Oui. L’objectif est de mesurer leur degré de prise en compte des enjeux ESG et de voir si un cadre commun de bonnes pratiques peut être défini.
Monaco ne dispose pas d’une réglementation ESG spécifique. C’est une opportunité, car cela permet d’éviter certains biais observés dans d’autres pays, mais cela implique aussi que chaque établissement adopte ses propres pratiques. L’idée est donc de dégager une approche pragmatique, efficace et adaptée au contexte monégasque, sans créer de nouvelles contraintes réglementaires.
Le questionnaire permettra d’identifier les initiatives existantes et de favoriser l’émergence d’un socle commun de pratiques responsables. L’idée est d’ajuster progressivement les pratiques locales sans coercition, mais en encourageant les acteurs financiers à adopter des approches vertueuses.

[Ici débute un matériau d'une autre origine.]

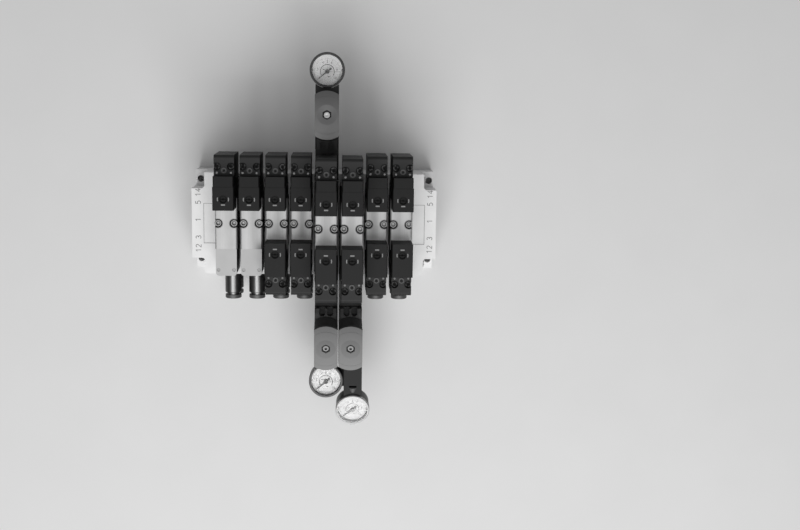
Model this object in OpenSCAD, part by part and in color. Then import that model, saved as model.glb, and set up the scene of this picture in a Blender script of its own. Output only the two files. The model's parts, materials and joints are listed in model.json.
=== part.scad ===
// A bank of eight slim directional control valves on a manifold with two end plates.
// Valves 1 and 2 have one solenoid and a return spring, valves 3 to 8 have two solenoids.
// Valves 5 and 6 stand on sandwich plates that carry pressure regulators and gauges.
// The origin is the centre of the manifold's underside. X runs along the row of valves,
// Y runs towards the 14 side of the valves, and Z points up out of the manifold.

/* [Manifold] */
// Distance between neighbouring valves
pitch = 19; // [18.5:0.5:24]
// Depth of the manifold from its port face to its back
manifold_d = 80; // [78:1:100]
// Height of the manifold
manifold_h = 55; // [54:1:70]
// Thickness of each seal between two manifold blocks
joint_seal_t = 0.6; // [0.4:0.1:1.2]
// Radius of the supply and exhaust galleries
gallery_r = 5.5; // [4:0.5:5.5]
// Height of the galleries' axes above the underside
gallery_z = 12.5; // [10:0.5:12.5]
// Radius of the two pilot galleries
pilot_gallery_r = 1.5; // [1.25:0.25:1.75]
// Height of the pilot galleries' axes
pilot_gallery_z = 34; // [33:0.5:35]
// Height of the lower row of output ports
port_2_z = 23.3; // [22.5:0.1:24]
// Distance between the two rows of output ports
port_rows = 21; // [20.5:0.5:21.5]
// Sideways offset of the output ports from each valve's middle
port_x = 1.5; // [0:0.5:3]
// Radius of the drilling behind each output port
port_drill_r = 3.6; // [2.5:0.1:3.8]
// Radius of each passage up to a valve
passage_r = 1.9; // [1.2:0.1:2]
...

Quel est le taux de réponse au questionnaire ?

À date, environ 50 % des établissements ont répondu, ce qui est un bon début, et la réponse aux questionnaires a été étendue jusqu’à fin janvier. L’enjeu était aussi de rassurer les établissements sur la confidentialité des données. C’est pourquoi nous avons confié la gestion du questionnaire à un cabinet d’experts.

Quelles sont les principales différences entre les banques et les sociétés de gestion en matière d’ESG ?

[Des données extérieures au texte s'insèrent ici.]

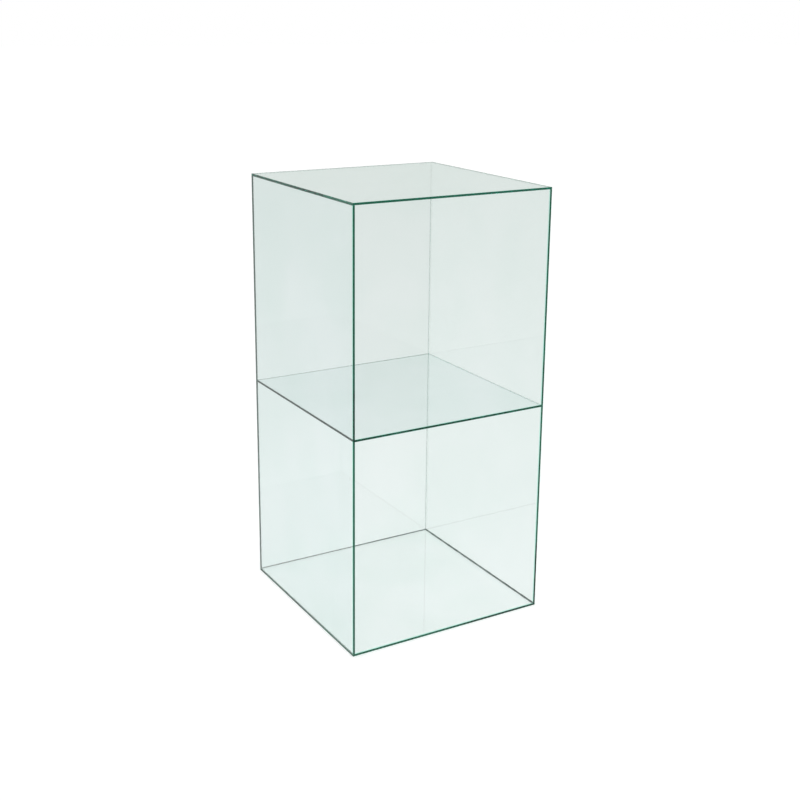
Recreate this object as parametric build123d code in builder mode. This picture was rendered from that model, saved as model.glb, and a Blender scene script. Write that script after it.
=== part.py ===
from build123d import *
import os

# Free-standing two-tier display case, open at the front.
# Six clear sheets, square-cut with polished arrises, are cemented edge to face.
# X is the width, -Y the open front, Z the height, and Z = 0 the underside of the base.

# Driving sizes, in millimetres
case_width = 400.0  # over the side sheets
case_depth = 400.0  # from the open front to the outer face of the back
case_height = 812.0  # from the floor to the upper face of the top
lower_clear = 400.0  # clear height of the lower bay, from the base to the shelf
sheet = 4.0  # thickness of every sheet
arris = 0.4  # leg of the 45 degree bevel round both faces of a sheet
bond = 0.2  # thickness of the cured cement film in a joint

# Heights, where the upper bay takes what the sheets and the lower bay leave
shelf_underside = sheet + lower_clear
top_underside = case_height - sheet

# Sheets that stand or lie between others leave room for a film at each joint
wall_height = case_height - 2 * (sheet + bond)
inner_width = case_width - 2 * (sheet + bond)
shelf_depth = case_depth - sheet - bond

# Places of faces and centre planes
side_face = case_width / 2 - sheet  # inner face of a side sheet, each side of X = 0
side_centre = case_width / 2 - sheet / 2
front_edge = -case_depth / 2
back_face = case_depth / 2 - sheet  # inner face of the back sheet
back_centre = case_depth / 2 - sheet / 2
shelf_centre = shelf_underside + sheet / 2


def rim_edges(panel, normal):
    """The edges round both broad faces of a sheet, whose faces look along the given axis."""
    return panel.faces().filter_by(normal).edges()


def bond_section(plane):
    """The section of a cemented joint, seen along it: a film as wide as the sheet is thick,
    which also fills both arris grooves flush with the sheet's faces. The plane's origin is
    on the neighbour's face, and its Y direction points into the sheet that ends there."""
    half = sheet / 2
    with BuildSketch(plane) as section:
        with BuildLine():
            Polyline(
                (-half, 0),
                (half, 0),
                (half, bond + arris),
                (half - arris, bond),
                (arris - half, bond),
                (-half, bond + arris),
                close=True,
            )
        make_face()
    return section.sketch


# Base sheet, the full footprint, which everything stands on
with BuildPart() as base_panel:
    with BuildSketch(Plane.XY):
        Rectangle(case_width, case_depth)
    extrude(amount=sheet)
    chamfer(rim_edges(base_panel, Axis.Z), arris)

# Top sheet, the same blank as the base, laid on the walls
with BuildPart() as top_panel:
    with BuildSketch(Plane.XY.offset(top_underside)):
        Rectangle(case_width, case_depth)
    extrude(amount=sheet)
    chamfer(rim_edges(top_panel, Axis.Z), arris)

# Side sheets, between base and top, running from the open front to the rear
with BuildPart() as left_side_panel:
    with BuildSketch(Plane.YZ.offset(-case_width / 2)):
        with Locations((0, case_height / 2)):
            Rectangle(case_depth, wall_height)
    extrude(amount=sheet)
    chamfer(rim_edges(left_side_panel, Axis.X), arris)

with BuildPart() as right_side_panel:
    with BuildSketch(Plane.YZ.offset(side_face)):
        with Locations((0, case_height / 2)):
            Rectangle(case_depth, wall_height)
    extrude(amount=sheet)
    chamfer(rim_edges(right_side_panel, Axis.X), arris)

# Back sheet, between the side sheets and flush with their rear edges
with BuildPart() as back_panel:
    with BuildSketch(Plane.XZ.offset(-back_face)):
        with Locations((0, case_height / 2)):
            Rectangle(inner_width, wall_height)
    extrude(amount=-sheet)
    chamfer(rim_edges(back_panel, Axis.Y), arris)

# Middle shelf, between the side sheets and in front of the back, flush at the front
with BuildPart() as middle_shelf:
    with BuildSketch(Plane.XY.offset(shelf_underside)):
        with Locations((0, front_edge + shelf_depth / 2)):
            Rectangle(inner_width, shelf_depth)
    extrude(amount=sheet)
    chamfer(rim_edges(middle_shelf, Axis.Z), arris)

panels = {
    "base_panel": base_panel,
    "top_panel": top_panel,
    "left_side_panel": left_side_panel,
    "right_side_panel": right_side_panel,
    "back_panel": back_panel,
    "middle_shelf": middle_shelf,
}

# Cemented joints. Each row gives where the joint starts, on the neighbour's face, the way
# it runs, the way into the sheet that ends there, and how long that sheet's edge is.
across, rearwards, upwards = Vector(1, 0, 0), Vector(0, 1, 0), Vector(0, 0, 1)
joints = {
    "bond_base_left": ((-side_centre, front_edge, sheet), rearwards, upwards, case_depth),
    "bond_base_right": ((side_centre, front_edge, sheet), rearwards, upwards, case_depth),
    "bond_base_back": ((-inner_width / 2, back_centre, sheet), across, upwards, inner_width),
    "bond_top_left": ((-side_centre, front_edge, top_underside), rearwards, -upwards, case_depth),
    "bond_top_right": ((side_centre, front_edge, top_underside), rearwards, -upwards, case_depth),
    "bond_top_back": ((-inner_width / 2, back_centre, top_underside), across, -upwards, inner_width),
    "bond_back_left": ((-side_face, back_centre, sheet + bond), upwards, across, wall_height),
    "bond_back_right": ((side_face, back_centre, sheet + bond), upwards, -across, wall_height),
    "bond_shelf_left": ((-side_face, front_edge, shelf_centre), rearwards, across, shelf_depth),
    "bond_shelf_right": ((side_face, front_edge, shelf_centre), rearwards, -across, shelf_depth),
    "bond_shelf_back": ((-inner_width / 2, back_face, shelf_centre), across, -rearwards, inner_width),
}

# The cement stops one arris short of each corner of the sheet that it holds
bonds = {}
for name, (start, along, inwards, edge_length) in joints.items():
    end_plane = Plane(
        origin=Vector(start) + along * arris, x_dir=inwards.cross(along), z_dir=along
    )
    with BuildPart() as bond_strip:
        extrude(bond_section(end_plane), amount=edge_length - 2 * arris)
    bonds[name] = bond_strip

os.makedirs("parts", exist_ok=True)
for name, piece in {**panels, **bonds}.items():
    piece.part.label = name
    export_step(piece.part, f"parts/{name}.step")

upper_clear = top_underside - shelf_underside - sheet
print("case", case_width, "x", case_depth, "x", case_height, "mm")
print("clear heights of the bays", lower_clear, "and", upper_clear, "mm")
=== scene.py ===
import math

import bpy
import numpy as np
from mathutils import Matrix, Vector


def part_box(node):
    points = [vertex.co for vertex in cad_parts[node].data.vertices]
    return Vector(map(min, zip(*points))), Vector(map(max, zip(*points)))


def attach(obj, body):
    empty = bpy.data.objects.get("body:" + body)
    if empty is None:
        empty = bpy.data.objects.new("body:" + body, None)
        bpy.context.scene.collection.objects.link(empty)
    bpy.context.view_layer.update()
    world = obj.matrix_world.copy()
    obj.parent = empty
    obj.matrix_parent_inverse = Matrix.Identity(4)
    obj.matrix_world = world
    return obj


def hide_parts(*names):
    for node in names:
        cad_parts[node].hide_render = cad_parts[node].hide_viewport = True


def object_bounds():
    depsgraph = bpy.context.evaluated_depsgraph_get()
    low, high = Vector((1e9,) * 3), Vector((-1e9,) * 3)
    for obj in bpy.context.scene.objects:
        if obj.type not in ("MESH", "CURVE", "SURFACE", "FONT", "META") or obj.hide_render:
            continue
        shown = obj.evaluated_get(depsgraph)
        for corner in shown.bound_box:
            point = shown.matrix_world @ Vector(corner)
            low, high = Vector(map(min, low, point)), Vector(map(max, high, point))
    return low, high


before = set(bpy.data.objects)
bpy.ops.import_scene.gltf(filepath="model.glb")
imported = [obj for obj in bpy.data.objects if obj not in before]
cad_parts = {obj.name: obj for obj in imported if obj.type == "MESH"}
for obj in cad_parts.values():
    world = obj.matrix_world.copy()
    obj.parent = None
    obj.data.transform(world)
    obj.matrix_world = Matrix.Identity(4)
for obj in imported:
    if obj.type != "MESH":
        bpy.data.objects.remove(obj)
cad_low, cad_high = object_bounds()

# Camera, in front of the case and to its left, looking a little down.
# The picture is a square, cropped so that the lens axis passes above its middle.
image_side = 800  # pixels across the square picture
lens_axis = Vector((400, 340))  # the pixel that the lens axis passes through
case_middle_pixel = Vector((395.4, 392.6))  # the pixel of the case's middle
focal_pixels = 1224  # focal length, in pixels
azimuth, elevation, roll = math.radians(-30.65), math.radians(15.3), math.radians(0.56)
distance_in_heights = 2.875  # from the case's middle, in heights of the case

case_middle = (cad_low + cad_high) / 2
case_height = cad_high.z - cad_low.z
distance = distance_in_heights * case_height
to_camera = Vector(
    (
        math.sin(azimuth) * math.cos(elevation),
        -math.cos(azimuth) * math.cos(elevation),
        math.sin(elevation),
    )
)
level_right = Vector((math.cos(azimuth), math.sin(azimuth), 0))
level_up = to_camera.cross(level_right)
picture_right = level_right * math.cos(roll) + level_up * math.sin(roll)
picture_up = level_up * math.cos(roll) - level_right * math.sin(roll)
off_axis = (case_middle_pixel - lens_axis) * distance / focal_pixels

camera_data = bpy.data.cameras.new("camera")
camera_data.sensor_width = 36
camera_data.lens = focal_pixels / image_side * camera_data.sensor_width
camera_data.shift_x = (image_side / 2 - lens_axis.x) / image_side
camera_data.shift_y = (lens_axis.y - image_side / 2) / image_side
camera = bpy.data.objects.new("camera", camera_data)
bpy.context.scene.collection.objects.link(camera)
stand = case_middle + to_camera * distance - picture_right * off_axis.x + picture_up * off_axis.y
camera.matrix_world = Matrix.Translation(stand) @ Matrix(
    (picture_right, picture_up, to_camera)
).transposed().to_4x4()
bpy.context.scene.camera = camera

# Clear sheet, as all six panels are cut from it.
# Cast sheet with square sawn edges, flame polished and with a small bevel on every arris.
# Its faces are nearly colourless. Its edges are dark green, because the light that leaves
# by an edge has run a long way inside the sheet.
arris = 0.0004  # leg of the bevel round both faces
arris_crown = 0.00004  # how far polishing has left the bevel's middle proud of flat
corner_radius = 0.0005  # the corners of the outline, eased with the arrises
corner_steps = 4
arris_steps = 3
# The mint glow is painted light: a colour in the faces that stands for light from inside the sheet.
painted_glow_depth = 0.005  # how far light from inside the sheet glows mint behind a front edge


def linear(hex_colour):
    """A colour written as sRGB hex, turned to linear light, with an alpha of 1."""
    srgb = np.array([int(hex_colour[i : i + 2], 16) for i in (1, 3, 5)]) / 255
    light = np.where(srgb <= 0.04045, srgb / 12.92, ((srgb + 0.055) / 1.055) ** 2.4)
    return (*light, 1)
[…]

Les banques ont souvent un soutien structurel plus important grâce à leurs maisons mères, qui sont généralement soumises aux réglementations européennes. Elles disposent de ressources financières et humaines pour développer des politiques ESG cohérentes avec celles appliquées au sein de l’Union européenne. À Monaco, bien que les établissements bancaires ne disposent pas nécessairement d’un département ESG à part entière, ils sont alignés avec les directives de leurs groupes.
En revanche, les sociétés de gestion monégasques, qui n’ont pas toujours d’ancrage dans un groupe international, sont moins soumises aux contraintes ESG. Cependant, nombre d’entre elles proposent et gèrent des fonds luxembourgeois ou irlandais, et à ce titre, elles sont indirectement soumises à la réglementation européenne via ces structures.

Quels sont les principaux risques ESG identifiés pour les banques et sociétés de gestion à Monaco ?

On distingue plusieurs types de risques ESG :

  • Le risque de réputation : Les banques et sociétés de gestion doivent veiller à ne pas exagérer leurs engagements ESG dans leur communication. En Europe, les régulateurs luttent activement contre le greenwashing. Un établissement qui met trop en avant son engagement ESG sans justification solide s’expose à des sanctions et à une perte de confiance de la clientèle.
  • Le risque physique : Les établissements financiers commencent à intégrer dans leurs analyses le risque physique lié au climat, notamment en matière d’immobilier. À Monaco et dans les communes avoisinantes, les banques collectent désormais des données sur la performance énergétique des biens qu’elles financent et anticipent les risques climatiques pouvant impacter ces actifs.
  • Le risque de transition : Il s’agit du risque lié aux évolutions réglementaires et économiques imposées par la transition vers une économie plus durable. Certaines industries sont particulièrement exposées, et les banques doivent évaluer comment ces transformations peuvent impacter leurs financements et leurs clients.
  • Le risque de liquidité : Il peut survenir si des clients fortement exposés à des zones à risque climatique subissent des pertes importantes, ce qui pourrait les amener à retirer massivement des fonds pour refinancer leurs activités ailleurs.

Monaco peut-elle s’inspirer d’autres places financières pour améliorer la gestion des risques ESG ?

Absolument. Nous avons déjà échangé avec des acteurs du Luxembourg et nous souhaitons approfondir nos discussions avec la Suisse. Cette dernière présente des caractéristiques qui pourraient être une source d’inspiration pour la Place. En particulier, nous nous devons de trouver un bon équilibre entre les exigences de la finance durable et la réalité des établissements en Principauté en adoptant une approche pragmatique.
Par exemple, plutôt que d’imposer des questionnaires ESG complexes aux clients, une approche simplifiée pourrait être envisagée : poser deux questions clés – souhaitez-vous une allocation ESG ? Si oui, à quel niveau (20 %, 50 %, etc.) – et définir une méthode claire de sélection des actifs. Cela permettrait de concilier transparence, efficacité et simplicité.

Un dernier mot ?

Nous avons encore du travail pour finaliser cette étude, mais nous espérons que cette initiative aidera à structurer la finance durable en Principauté. Il ne s’agit pas d’imposer des contraintes inutiles, mais d’accompagner les établissements dans une évolution pragmatique et adaptée au contexte monégasque.